The point about the almost total disappearance of serfdom--legally or actually--in the thirteenth and fourteenth centuries is the most important to me, because formerly you expressed a divergent opinion on this. In the East Elbe region the colonisation proves that the German peasants were free; in Schleswig-Holstein Maurer admits that at that time "all" the peasants had regained their freedom (perhaps rather later than the fourteenth century). He also admits that in South Germany it was just at this period that the bondsmen were best treated. In Lower Saxony more or less the same (e.g., the new Meier [tenant farmers] who were in fact copyholders). He is only opposed to Kindlinger's view that serfdom first arose in the sixteenth century. But that it was newly reinforced after that, and appeared in a second edition, seems to me indubitable. Meitzen gives the dates at which serfs begin to be mentioned again in East Prussia, Brandenburg, Silesia: the middle of the sixteenth century; Hanssen gives the same for Schleswig-Holstein.

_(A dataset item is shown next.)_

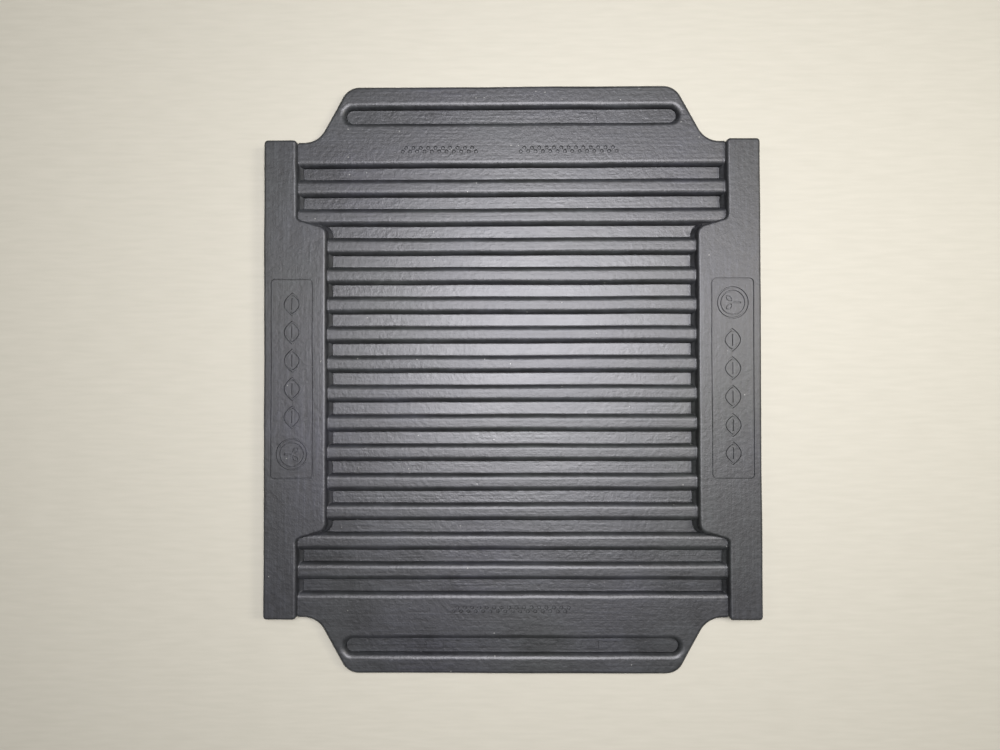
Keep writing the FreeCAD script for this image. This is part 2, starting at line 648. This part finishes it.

When Maurer calls this a milder form of serfdom he is right in comparison with the ninth and eleventh centuries, when the old Germanic slavery still continued, and right too with regard to the legal powers which the lord also had then and later--according to the law books of the thirteenth century--over his serfs. But compared with the actual position of the peasants in the thirteenth, the fourteenth and, in North Germany, the fifteenth centuries, the new serfdom was anything but an alleviation. Especially after the Thirty Years' War! It is also significant that while in the Middle Ages the degrees of servitude and serfdom are innumerable, so that the Mirror of Saxony gives up any attempt to speak of egen lüde recht [rights over owned people--i.e., bondsmen] this becomes remarkably simple after the Thirty Years' War.